1 de outubro de 2020

Opinião – “O Ninho” de Sean Durkin

Sinopse

Rory (Jude Law), um empresário carismático, muda a sua família para a Inglaterra na esperança de lucrar com a Londres em expansão, de 1980. Mas quando a sua mulher, Allison (Carrie Coon), sente dificuldades para se adaptar e a promessa de um começo novo e lucrativo começa a esfumar-se, o casal tem de encarar as verdades indesejadas que residem sob a superfície do seu casamento. O “Ninho” é o mais recente filme de Sean Durkin, vencedor em Cannes do Prémio Regards Jeune com o filme “Martha Marcy May Marlene” (2011).

Opinião por Artur Neves

A história que nos conta este filme situa-se na década de 80 e começa nos USA, sob a presidência de Reagan e Margaret Theatcher no Reino Unido. É a época de ouro dos yuppies, pessoas que jogavam na bolsa e ganhavam muito dinheiro que lhes perturbava o discernimento por confundirem oportunidades avulsas com sucesso e capacidade negocial. É o caso de Rory O'Hara (Jude Law) inglês de nascimento numa família modesta que seguindo o sonho americano conseguiu riqueza na bolsa, vive numa casa que é uma homenagem ao bom gosto, dois carros na garagem, a mulher Allison (Carrie Coon) é uma empresária de sucesso treinando cavalos e ministrando aulas de equitação. Têm dois filhos, Samantha (Oona Roche) do primeiro casamento de Allison é ginasta e Ben (Charlie Shotwell) filho do casal com 10 anos frequenta uma boa escola e joga futebol com o pai na beira da piscina.

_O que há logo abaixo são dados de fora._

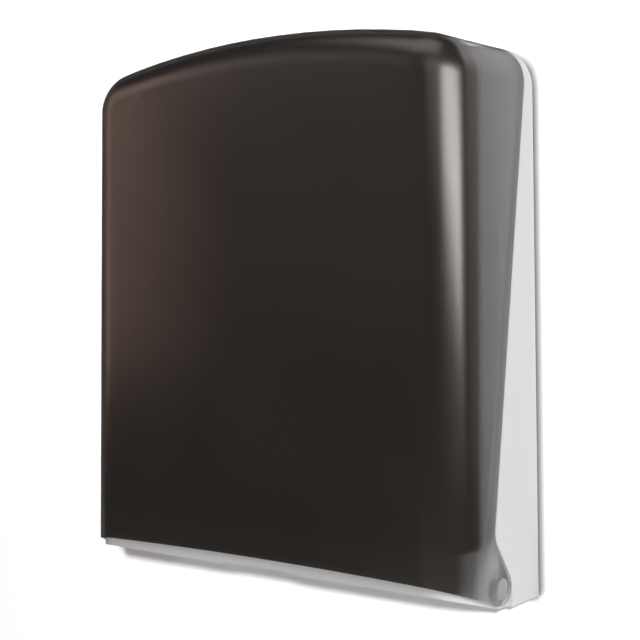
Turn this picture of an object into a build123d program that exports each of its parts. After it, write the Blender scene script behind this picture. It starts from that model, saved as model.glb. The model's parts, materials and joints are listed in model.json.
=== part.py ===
from build123d import *
import os
from math import cos, radians, sin, sqrt, tan

# A wall-mounted dispenser for folded towels. X runs across it, Y runs into the wall and Z runs up.
# The origin is the centre of the four wall screws, on the wall. Lengths are in millimetres.
# "Forward" is a distance from the wall towards the user, so it runs along -Y.
# "Up" is a height above the underside of the housing at the wall.

# Overall form of the closed dispenser
width = 270.0  # across the sides, at the underside
height = 320.2  # from the underside to the crown of the arched top
depth = 91.0  # from the wall to the flat front
side_taper = 4.6  # how much closer to the middle each side is at the top corners
crown_rise = 14.8  # height of the arch of the top
corner_radius = 25.0  # top corners, seen from the front
front_radius = 21.0  # the round between the front and the sides and top
draft_angle = 1.8  # degrees, how much the sides and the top lean in towards the front
mount_height = 160.0  # from the underside up to the centre of the wall screws

# Smoke cover
cover_wall = 2.5
seam_top = 4.6  # from the wall to the cover's rear edge, at the crown
seam_lean = 9.0  # degrees, lean of the cover's rear edge from the upright
ear_radius = 9.2
ear_pad = 1.5  # how much the ear is thickened on its inside
ear_flank = 54.7  # degrees, slope of the ear's upper edge
ear_bend = 14.0  # radius where the ear's upper edge meets the rear edge
lower_slope = 18.7  # degrees, rise of the cover's lower edge towards the front
lower_arch = 2.4  # how much higher the lower edge is at the middle of the front
hinge_forward = 40.5
hinge_up = 11.6

# White housing
seam_gap = 0.7  # between the cover's rear edge and the housing
cover_gap = 1.0  # between the cover and what it closes over, which lets it swing right down
rim_wall = 3.0  # flush walls behind the seam
cheek_wall = 2.4  # recessed walls under the cover
seam_web = 2.5  # the step that joins the flush and recessed walls
cheek_forward = 66.0  # front edge of the recessed side walls
cheek_top_forward = 50.0  # the same at the top corners
cheek_bevel_drop = 48.0  # height over which the cheeks' front edge leans back
top_lip_forward = 16.0  # front edge of the recessed top wall
top_opening_margin = 30.0  # width of the corner that stays beside the top opening
plate_front = 6.0  # front face of the back plate
plate_wall = 2.5
floor_wall = 3.0
floor_knee = 39.0  # where the underside starts to rise
floor_slope = 16.2  # degrees
floor_ledge = 24.0  # width of the side ledges that carry the tray
floor_flange = 20.0  # depth of the rear flange that carries the tray
rib_wall = 2.0
rib_count = 3  # ribs each way, through the screw bosses
runner_width = 3.0
runner_height = 1.2
runner_count = 6
runner_spacing = 32.0
runner_length = 200.0

# Wall screws
screw_columns = 180.0
screw_rows = 200.0
screw_hole_radius = 2.6
screw_boss_radius = 9.0

# Towel tray
tray_gap = 0.6
tray_wall = 2.2
tray_side_margin = 17.0  # from the housing's greatest half width in to the tray's side walls
tray_side_height = 30.0
tray_front_height = 37.0
tray_floor = 2.4
slot_width = 150.0
slot_rear = 36.0
slot_front = 64.0
slot_corner = 12.0
slot_bead_width = 2.5
slot_bead_height = 1.5
notch_width = 52.0
notch_height = 1.0
notch_angle = 30.0  # degrees, slope of its ends
tongue_width = 14.0
tongue_height = 16.0
tongue_wall = 2.0
tongue_root = 3.0  # length over which it joins the tray's wall
tray_screw_offset = 60.0
tray_screw_forward = 13.0
tray_screw_length = 5.0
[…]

Tudo corre bem, exceto o auto convencimento de Rory no seu sucesso infindável, que desafia Allison a mudarem-se para Inglaterra, com a promessa de um sucesso ainda maior, com o desejo de seguir o dinheiro antes que ele acabe nos USA, iniciando uma carreira no Reino Unido como continuação do contágio da atividade bolsista na Europa. Rory não se apercebe que apenas pretende limpar a imagem de fraqueza com a vida modesta que levava quando saiu uns anos antes. Naquela altura para ele, apenas a progressão financeira sem limites conta desvalorizando a felicidade que tem e a estabilidade sentida por todos os membros da família. Naquela altura apenas o seu umbigo conta, embora ele ainda não saiba.

Mudam-se para uma propriedade rural no Surrey que Rory comprou, uma casa imponente mas sombria, quase uma velho castelo que transmite surpresas e mistérios das vidas passadas. Para aliciar a família comprou prendas extravagantes para todos. Para si guardou secretamente a possibilidade de provar que pertence a uma classe superior do que as pessoas pensavam dele quando saiu, sem discernir que a adaptação da sua família ao local e ao ambiente rural é penosa e está lentamente a provocar a sua desagregação e perda de sentido.

O que se segue é a queda ao abismo das emoções, muito bem construída por um argumento robusto escrito pelo realizador Sean Durkin que em cada cena, em cada gesto, em cada momento nos apresenta muitas coisas simultaneamente que correspondem a diferentes níveis de desestruturação duma relação que se desvanece em cada contacto.

Todos os personagens estão bem defendidos, mas destaco particularmente Allison (Carrie Coon) que sucessivamente se vai perdendo num devaneio privado e entre cigarros compulsivamente fumados, como no jantar de negócios em que deliberadamente se sente incapaz de suportar por mais tempo as bazófias do marido e o abandona à mesa, ou depois de sair do restaurante o seu auto aturdimento numa boite local entre dois vodkas e uma dança frenética pavoneando-se em círculos para reivindicar território e aliviar uma insustentável pressão que a asfixia. Rory (Jude Law) está igualmente bem num personagem entre o vitorioso e os destroços de um sonho, tem boa aparência e carisma para vender ideias e oportunidades, embora descuide os detalhes pela obsessão em se mostrar próspero, arrastando Allison e os filhos em apostas imprudentes em que só ele acredita.

Toda a história funciona num crescendo de ansiedade e no final tanto os personagens como o espectador já conhecem todo o figurino, permitindo que o desconforto se transforme num sentimento de aceitação do real. Nem a casa, nem a mudança, nem o ambiente são responsáveis pelos factos, apenas Rory tem de reconhecer e aceitar o seu falhanço para poder recuperar a sua vida. Os sinais de alerta estiveram visíveis para todos, somente Rory não os viu, ou pior, negligenciou-os, Nós entendemos isso e esperamos que Rory também o entenda. Muito interessante, bem conseguido, não se dá pela passagem de 107 minutos, recomendo.